Transplant rejection hypersensitivity reactions

Trying to clear up my understanding of transplant rejection and how it works. I seem to be getting slightly different info from different sources.


Here’s what I think is going on. Let’s assume I’m receiving a transplant from you.


Hyperacute rejection - I’ve previously formed antibodies against some antigen present in your cells (your liver or whatever). Within minutes, my body mounts an antibody-mediated attack. This is a type II hypersensitivity reaction.


Acute rejection - Some weeks after getting your fresh, new liver (thanks again!), my cytoxic T cells get all agitated at your foreign MHCs. It’s basically a histocompatibility issue, so we’ve really gotta check those HLA types. Since this is T-cell rather than antibody-mediated, it’s a Type IV hypersensitivity rxn.


Chronic rejection - Months or years later, there’s some vascular fibrosis going on. This is mostly an antibody-mediated type III hypersensitivity, but there’s also some T-cell (type IV) involvement? I’m not really clear on this one.


Graft-vs-host disease - Your immunocompetent cells (maybe from that bone marrow transplant you gave me) start attacking my cells. You cheeky bugger. This is a type IV hypersensitivity rxn.


Hm. So unless I’m entirely wrong on something (which is entirely possible), I’m just confused about the mechanism behind chronic rejection.
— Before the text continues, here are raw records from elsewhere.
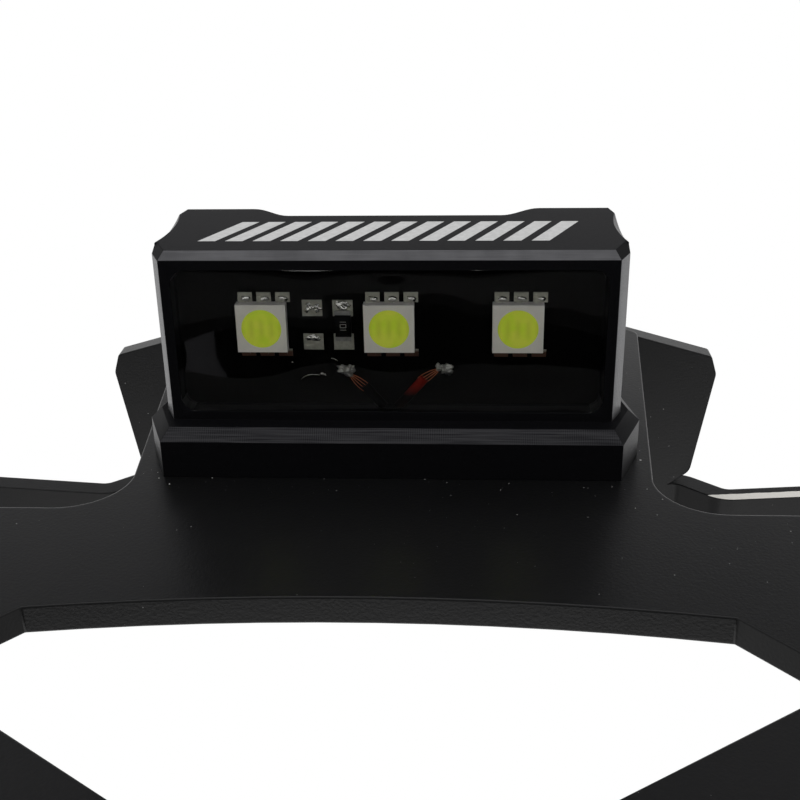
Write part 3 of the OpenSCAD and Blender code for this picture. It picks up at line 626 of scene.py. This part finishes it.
# %% [markdown]
# The window is filled with clear potting resin. Light has to pass it twice, so it is a true glass: it
# lets everything through, bends it, and mirrors a little. Its colour is white and its roughness small.


# %% Potting resin
def potting_resin():
    """Clear epoxy resin: an index of 1.5 and a faint haze."""
    resin, tree, shader, place = new_material("clear_epoxy_resin", Roughness=0.02, IOR=1.5,
                                              Transmission_Weight=1.0)
    shader.inputs["Base Color"].default_value = srgb("#fbfbfa")
    haze = add(tree, "ShaderNodeTexNoise", {"Vector": place, "Scale": per(2.5), "Detail": 2})
    rough = add(tree, "ShaderNodeMapRange", {"Value": haze.outputs["Fac"], "To Min": 0.0,
                                             "To Max": 0.05})
    tree.links.new(rough.outputs["Result"], shader.inputs["Roughness"])
    return resin


clear_resin = potting_resin()
print(clear_resin.name, "has", len(clear_resin.node_tree.nodes), "nodes")

# %% [markdown]
# A perfectly sharp edge never catches the light, and no real edge is that sharp. So the three main
# pieces are shown as copies of their solids with every sharp edge rounded: by a quarter of a millimetre
# on the coated sheets, and by less than a tenth on the lamp. The copy's loose triangles are merged
# first, and the flat ones dissolved, so that the rounding runs cleanly along each edge.


# %% Pieces with broken edges
SHARP = math.radians(28)       # edges that turn by more than this are rounded
SAME_PLANE = math.radians(0.6)
SHEET_EDGE = 0.25 * MM
LAMP_EDGE = 0.08 * MM


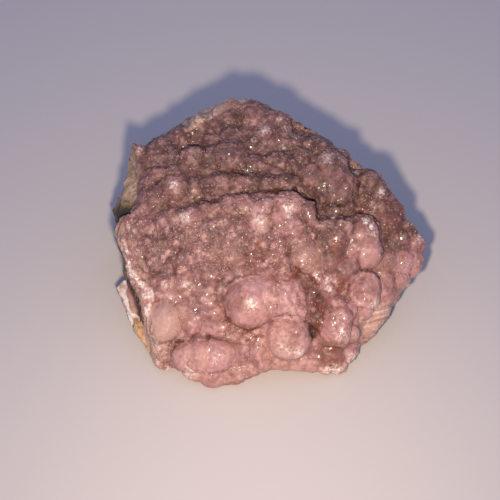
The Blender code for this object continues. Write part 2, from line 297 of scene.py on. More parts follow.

Anyone able to help clarify things?


Thanks much!

you got them all right. This is the basis for ensuring that you are as close a match as possible.

Adam, the truthful textbooks all say for chronic rejection: mechanism poorly understood, no known treatment. Just learn the mechanisms for Hyperacute, Graft v. Host, and Acute, and realize that if onset is gradual over the course of years, you’re in chronic rejection.

Sounds good. Thanks, guys.


Random side note: the NBME practice exam (the one they let you download to practice w/ FRED software) is both reassuring and infurating.